The quality of the plate would not matter as long as it holds firmly enough in the clamp to take the measurement. Giottos, for example, may make some inexpensive plates, or one of the other Far East ballhead makers selling inexpensive heads. Some claim to be A-S compatible.
my Nikonians gallery.
#2. "RE: Bubble Level for Quick Release Clamp?" | In response to Reply # 1Wed 29-Feb-12 02:46 PM
No, it is not important enough to me to buy another plate or bar with a level. As I mentioned, this is not a big deal, just something I would like to do if an inexpensive way were available. Of course, I can buy an inexpensive level and place it on the clamp. However, I am not sure that it would line up straight enought to be accurate.
Why do I want to do this weird thing? 1. I may shoot with two cameras and prefer to get the tripod head level before I place a camera in the clamp so I don't have to fiddle with bubble levels in each camera; and 2. I am not sure that the bubble level in the hot shoe is all that accurate.
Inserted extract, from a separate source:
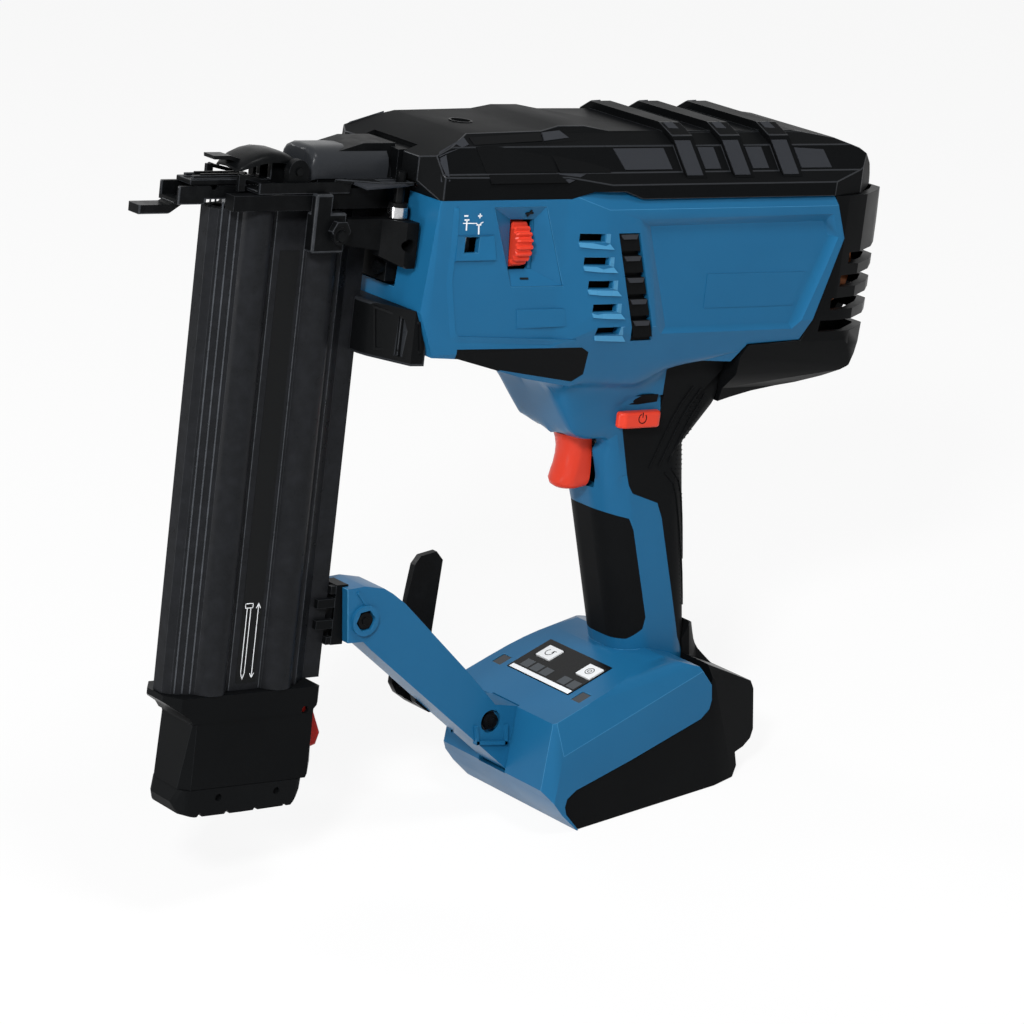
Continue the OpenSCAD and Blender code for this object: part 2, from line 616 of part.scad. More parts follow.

Again, this is not a big deal. I just have the misfortune of having a clamp that was made before Markins started putting a bubble level on the clamp.
I am interested in this comment: "most people do not like the Markins approach because they want to level things after the camera is mounted". Neil, how is the "Markins approach" different from others? I do not have experience with other heads so I must have missed some distinction between the Markins heads and other heads. Please explain.
I will plan to just adopt the hot shoe bubble approach and get happy with that. However, I will look forward to hearing from you about the "Markins approach" vs. the approach of others.
Thanks for your input and comments.
#3. "RE: Bubble Level for Quick Release Clamp?" | In response to Reply # 2nrothschild Registered since 25th Jul 2004Wed 29-Feb-12 05:23 PM
The "Markins approach", in the context I meant it, is to put a bubble level on the clamp where it is not visible with the camera loaded. It has the advantage of not requiring additional bulk on the clamp.
An alternative approach is the RRS/Kirk method, where one long edge of the clamp is made thick enough to place a decent sized bubble level. That adds to the bulk and weight of the clamp. That results in a bubble level you may or may not be able to clearly view with a camera loaded, depending on the contour of the camera body. My D2h has a problem with this, more than my MB-D10 grip, for example.
It also forces you to put the knob or lever facing forward, which some people may not prefer.
Another approach is to embed a tiny single axis spirit level, similar to the levels in hot shoe levels, in the side of the clamp. Photoclam does this. It does not give dual axis level indication and in my opinion is not very useful in real life although it will do a simple leveling of the horizon only.
None of these methods work with the clamp flopped over in portrait mode, where a well designed hot shoe spirit level will work. If you have an L bracket this then becomes a moot point because you would never flop it over.
Bubble levels do not allow you to accurately level the horizon in the case where you want some vertical tilt. You are more or less forced to level the camera in both axis even if that is not your desire.
Personally I would trust my hot shoe spirit level (similar to, or identical to the dual axis model now sold in the ProShop here) more than a bubble level. A bubble level requires very precise placement during manufacturing and precise boring of the depression it typically sits in. And with little "travel" of the bubble, it is, I think, inherently more difficult to use and arguably less precise in real world use.
There are reasons that high quality carpenter levels are spirit levels and not bubble levels.
In other words, there is no reason to assume a bubble level is better calibrated than a Spirit level and I would argue that a bubble level is more susceptible to tiny manufacturing tolerances. And, if a hot shoe level does prove to be out of tolerance it can be easily exchanged or replaced, where returning a ballhead just because the level is not quite right might be more problematic, inconvenient, and expensive.
If you are shooting two cameras you just need to put the bubble level in the first camera's hot shoe, level the clamp, and then dismount that camera and mount the new camera. It is, of course, possible that you might disturb the leveling while doing this, which I guess is why you want it on the shoe.
However, with the level on the shoe you have no way to verify that nothing shifted between mounting the camera and just prior to taking the shot. So by my way of thinking the hot shoe spirit level has a final single advantage here. In exchange for knowing, with certainty, that you are level as you take the shot you must transfer the hot shoe level or use two of them. A small price to pay if you are a stickler for accuracy here.
Just trying to make you feel better about your decision
I have levels on two of my clamps but rarely use them because I believe my hot shoe bubble is easier to use and more accurate. I only use the clamp bubble levels when I am too lazy to pull out the hot shoe level.
my Nikonians gallery.
#4. "RE: Bubble Level for Quick Release Clamp?" | In response to Reply # 3Thu 01-Mar-12 12:13 PM
Hello Again Neil,
I see what you mean about the "Markins approach". Unfortunately the clamp on my Markins does not have a level. However, as mentioned above I plan to use the bubble level in the hot shoe and be happy.
Thanks for your explanation and comments.